Final originario del capítulo 12 O Cuando hubo vencido y la obra principal estuvo realizada, entonces fué aclamado y glorificado. Pero ¡qué valía esta conversión! La mayoría de la nación jamás ha comprendido al estadista que le regaló lo que ella añoraba y cuyo logro ella misma era incapaz de conseguir y es ella la que se ha resistido tenazmente a aprender de él. No es éste el momento de explayarme sobre sus proezas; cuantas corresponden a la presente disertación, lo saben todos y me siento aliviado de no tener que hablar de ellas; pues confieso que siempre me invade un sentimiento de vergüenza cuando me veo obligado a pronunciar el nombre de Bismarck. Me parece que a él se refieren las palabras con que noventa años antes un poeta suabo y patriota alemán evocó el alma de Arminio el Querusco: Se dice, pues, que los muertos vuelven, Hasta que encuentran la paz de su espíritu... ¿Puedes tú descansar y no defenderte, Allí donde tu sombra se escarnece?
Los homenajes en honor de Bismarck con que nos encontramos hoy en día por todas partes, me parecen casi afrentas. ¿Qué derecho a celebrar a Bismarck posee nuestra generación, si es ¡ella! la que dejó decaer su obra y la destruyó?
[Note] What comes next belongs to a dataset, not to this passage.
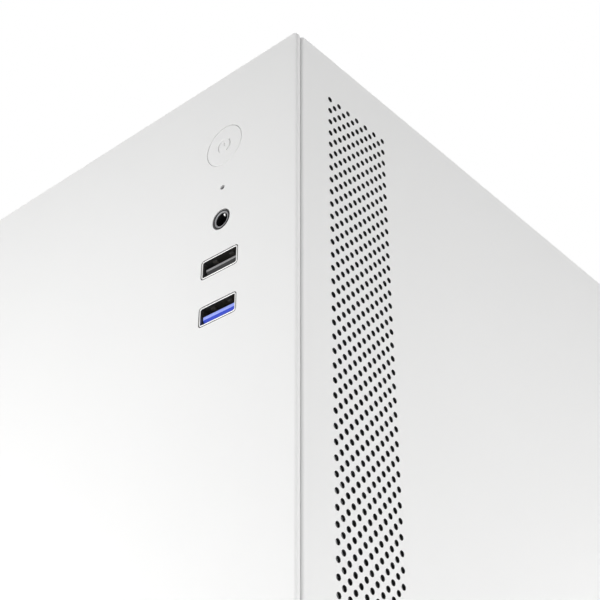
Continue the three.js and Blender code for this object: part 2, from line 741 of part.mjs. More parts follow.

Cuando la obra hubo quedado realizada, el mundo entero creyó que lo ocurrido antes había terminado definitivamente para Alemania y que con ella se habría iniciado (1)
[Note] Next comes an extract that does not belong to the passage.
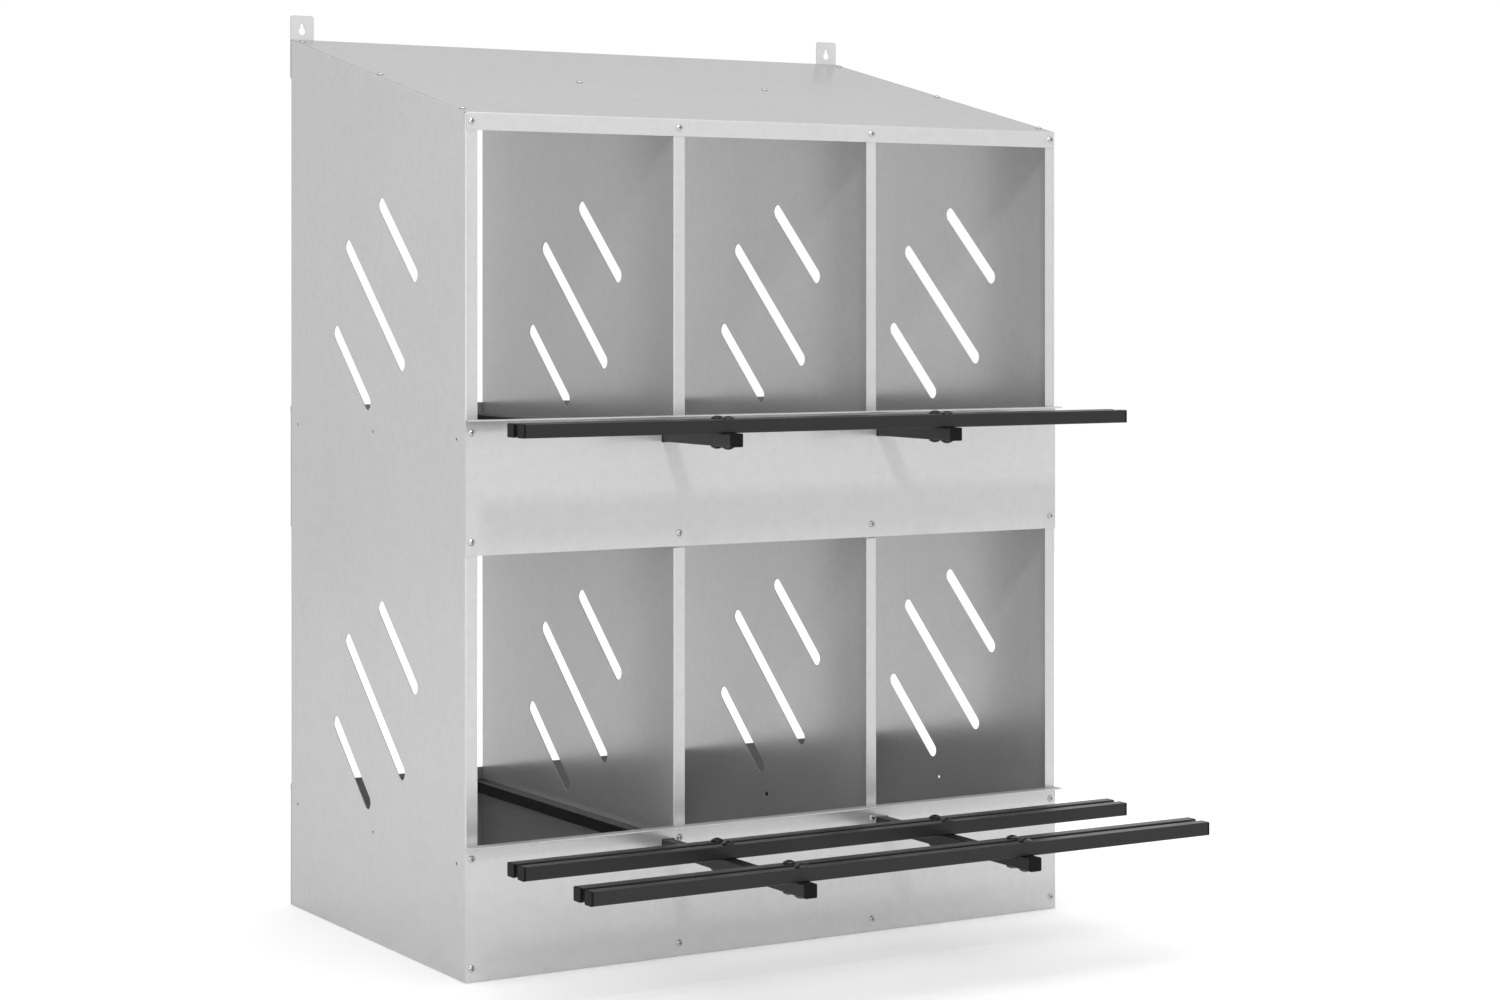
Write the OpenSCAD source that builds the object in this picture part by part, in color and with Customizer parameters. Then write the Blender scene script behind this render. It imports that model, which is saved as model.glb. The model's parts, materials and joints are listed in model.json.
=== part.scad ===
// Six-compartment nesting box for hens: bent sheet metal, two tiers of three
// nests, a sloping roof, perch bars on arms, and two keyhole plates for a wall.
// Frame: X across the front, Y from the front to the rear, Z up. The origin is
// on the ground under the middle of the body.

/* [Body] */
// Width over the two side panels
body_w = 930; // [870:10:990]
// Depth from the front flanges to the rear flanges
body_d = 584; // [540:2:620]
// Height of the roof's top surface at the front
front_h = 1111; // [1100:1:1160]
// Height of the roof's top surface at the rear
rear_h = 1246; // [1230:1:1290]
// Height from one floor to the next
tier_h = 544; // [530:1:560]
// Height of the front and rear boards
board_h = 174; // [160:1:190]
// Width of every bent flange
flange_w = 17; // [16:0.5:20]
// Sheet thickness
sheet_t = 1; // [0.8:0.1:1.2]
// Outer radius of the bends
bend_r = 2; // [1.6:0.1:2.4]

/* [Front and roof edges] */
// How far the front boards' top lip stands out
lip_w = 17.5; // [14:0.5:20]
// Height of the roof's front lip
roof_front_lip = 23; // [20:1:26]
// Height of the roof's rear lip
roof_rear_lip = 58; // [54:1:64]
// Gap between the roof's ends and the outer faces of the side panels
roof_inset = 1.5; // [1:0.5:3]
// Height of the floor trays' upturned edges
tray_h = 30; // [26:1:34]

/* [Vent slots] */
// Width of a slot
slot_w = 20; // [16:1:22]
// Length of the middle slot, tip to tip
slot_long = 258; // [220:2:260]
// Length of the outer slots, tip to tip
slot_short = 162; // [130:2:170]
// Slope of the slots
slot_angle = 41.5; // [40:0.5:50]
// Distance between slot centre lines
slot_step = 116; // [110:1:124]
// Depth of the middle slot's centre
slot_y = 286; // [280:1:304]
// Height of the middle slot's centre above its floor
slot_z = 320.5; // [316:0.5:324]

/* [Perches] */
// Outer size of the square tube of arms and bars
tube = 17.5; // [16:0.5:18]
// Wall of the tube
tube_wall = 1.5; // [1:0.25:2]
// Distance between the two bars of a pair
bar_pitch = 28.5; // [26:0.5:32]
// Distance from the body's front to the middle of the first pair
perch_out = 144; // [120:2:170]
// Distance between two pairs on the lower arms
perch_step = 178; // [160:2:200]
// How far an arm runs on beyond the middle of its last pair
arm_over = 37; // [32:1:44]
// Height of the arms' middle above their floor
arm_z = 148; // [146:1:149]
// Distance of the outermost arm holes from the body's front and rear
arm_hole_in = 26; // [22:1:30]

/* [Hanging plates] */
// Width of a plate
plate_w = 36; // [32:1:40]
// Height of a plate above the roof's rear edge
plate_up = 35; // [33:1:40]
// Thickness of a plate
plate_t = 2.5; // [2.5:0.1:3]
// Diameter of the keyhole's round part
key_d = 11; // [9:0.5:12]
// Width of the keyhole's narrow part
key_w = 5.5; // [4.5:0.5:6]

/* [Fasteners] */
// Thread diameter of the panel screws
screw_d = 5; // [4:0.5:5]
// Head diameter of the panel screws
screw_head = 9; // [8:0.5:10]
// Thread diameter of the perch bolts
bolt_d = 6; // [5:0.5:6]
// Head diameter of the perch bolts
bolt_head = 16; // [14:0.5:17]
// Thread diameter of the arm screws
arm_screw_d = 4; // [3:0.5:4]

/* [Hidden] */
$fn = 48;
eps = 0.01;
far = 2000;

// Colours.
steel = [0.80, 0.80, 0.80];
bright = [0.86, 0.86, 0.86];
black = [0.16, 0.16, 0.16];
jet = [0.10, 0.10, 0.10];

// Uprights: two side panels and two dividers share one even spacing.
upright_step = (body_w - flange_w) / 3;
function flange_mid(i) = i * upright_step + flange_w / 2;
web_left = upright_step;
web_right = body_w - upright_step;
function floor_z(k) = k * tier_h;
relief = 2 * bend_r;

// Roof slope. The slope frame has its origin on the roof's top front edge.
roof_angle = atan((rear_h - front_h) / body_d);
slope_len = body_d / cos(roof_angle);
bend_steps = 8;

// Screw heights above a floor: one row through the tray's edge, one above.
row_low = 17.5;
row_high = 157.5;
front_lip_z = front_h - roof_front_lip;
front_row = front_lip_z + roof_front_lip / 2;
rear_lip_z = rear_h - roof_rear_lip;
rear_row = rear_lip_z + 32;
roof_rows = [27, slot_y, body_d - 22];
plate_rows = [rear_lip_z + 14, rear_lip_z + 44];

// Fasteners.
screw_hole = screw_d + 0.5;
bolt_hole = bolt_d + 0.5;
screw_head_h = 2.4;
screw_len = 10;
screw_nut_af = 8;
screw_nut_h = 4;
recess_w = 1.2;
recess_span = 5.2;
recess_depth = 1.5;
bolt_head_h = 4.2;
socket_af = 5;
socket_depth = 2.2;
sleeve_d = bolt_d + 2;
sleeve_len = 10;
sleeve_hole = sleeve_d + 0.5;
arm_screw_hole = arm_screw_d + 0.5;
arm_screw_head = arm_screw_d + 2;
arm_screw_head_h = 1.4;
arm_screw_tail = 2;

// Perches.
arm_rear = body_d - 7;
arm_window = tube + 2;
arm_holes = [arm_hole_in, body_d / 2, body_d - arm_hole_in];
cap_t = 3;
plug_len = 12;
plug_gap = 0.1;
function pair_y(j) = -perch_out - j * perch_step;
function arm_tip(k) = pair_y(k == 0 ? 1 : 0) - arm_over;
function pairs(k) = k == 0 ? [0, 1] : [0];
function bar_y(j, side) = pair_y(j) + side * bar_pitch / 2;
function arm_x(side) = side < 0 ? web_left - tube / 2 : web_right + tube / 2;

// Hanging plates.
plate_low = rear_lip_z + 1;
plate_top = rear_h + plate_up;
plate_round = 4;
key_z = rear_h + 12.5;
key_top = rear_h + 23.5;

// ---- Frames ----------------------------------------------------------------

// From the front left ground corner to the origin under the body's middle.
module placed() {
    translate([-body_w / 2, -body_d / 2, 0]) children();
}

// Turns a drawing in (depth, height) into a cut or plate along X.
module along_x(x, length) {
    translate([x, 0, 0])
        rotate([90, 0, 90])
            linear_extrude(height = length) children();
}

// The slope frame: X across, Y up the slope, Z square to the roof.
module on_slope() {
    translate([0, 0, front_h]) rotate([roof_angle, 0, 0]) children();
}

// Copies a left-hand piece to the right-hand side.
module right_hand() {
    translate([body_w, 0, 0]) mirror([1, 0, 0]) children();
}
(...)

Véase nota de la pág. 346.
una magna época completamente nueva: la del tiempo de haberse cumplido un anhelo y la felicidad después de tan largo añorar y padecer. Hoy casi diríamos que esto fué un error. En la creación de Bismarck, sólo existía posibilidad para una época nueva, pero la generación subsiguiente no fué capaz de dar una forma efectiva a esta posibilidad. Ha olvidado demasiado pronto que la herencia de Bismarck la recibió cual un legado fiado a buenas manos, un fideicomiso con la obligación de salvaguardar sin mengua el capital, de no tocarlo ni de gravarlo indebidamente y que la heredad tenía que ser conquistada nuevamente cada día si se quería guardar la seguridad de su posesión. En lugar de hacerse posteriormente digna de él y elevarse a la altura que había creado para ella, la nación ha quedado atascada en sus antiguos defectos y ha olvidado la lealtad y la gratitud. El Reich alemán, fundado por Bismarck, ha pasado a ser un episodio, una interrupción en la serie evolutiva que se inició hace 700 años, donde las cifras 1648 y 1815 constituyen los grandes mojones a los que se agrega dignamente 1918. Bajo la impresión de estos momentos, así tendría uno que expresarse. Y terminar nuestra presente descripción con una horrísona disonancia: no encuentra un final, sólo le queda mirar muda hacia el porvenir. Todos sabemos que Alemania jamás se ha encontrado tan hondamente postrada como hoy en día. Podríamos entregarnos a la desesperación y someternos a la sentencia de muerte de la historia: "¡pesada en la balanza del destino no significáis nada!" Pero no es sólo el sentimiento más concentrado y la voluntad de vivir que se resisten contra esta idea; también el conocimiento de nuestra historia nos da el derecho
a interponer una protesta contra el juicio prematuro del presente. En más de una ocasión, según el criterio humano, ha parecido que toda esperanza sería vana. Recordemos 1648 y 1807. Y siempre el pueblo alemán, dotado de fuerza vital y férrea aptitud, se ha enderezado y mediante su trabajo se ha elevado a una suerte mejor. ¿Tal fuerza habría desaparecido hoy? A nosotros corresponde demostrar que vive aún intacta en lo íntimo de nuestros corazones y es capaz de desenvolverse nueva y reciamente. Y si en esta ocasión la caída había sido más honda que en cualquiera de las anteriores, es que nosotros en cambio no nos habíamos encontrado antes tampoco a una altura tan grande. ¿Por qué entonces no hemos de creer también esta vez en una resurrección? Al igual de cien años atrás, ha de ocurrir de nuevo que los magnos hechos y sucesos, que en su primera faz parecieron haber acontecido en vano, han de exhibir sólo en el andar de los tiempos su eficiencia. Que lo mismo que en aquel entonces, el recuerdo de la guerra de la liberación, así, en el porvenir, la memoria del episodio de Bismarck y del breve y brillante período sublime que hizo surgir, puedan constituir la sementera para su futuro, que rendirá ricos frutos cuando llegue su estación. De nosotros mismos ha de depender que tal cosa suceda. Cumplamos con nuestro deber; entonces tendremos también el derecho a tener fe en nuestro porvenir. Son los siglos de nuestra misma historia, quienes comunican con altas voces, a quienes saben escucharla, la consigna: ¡Nosotros os ordenamos conservar la esperanza! FIN.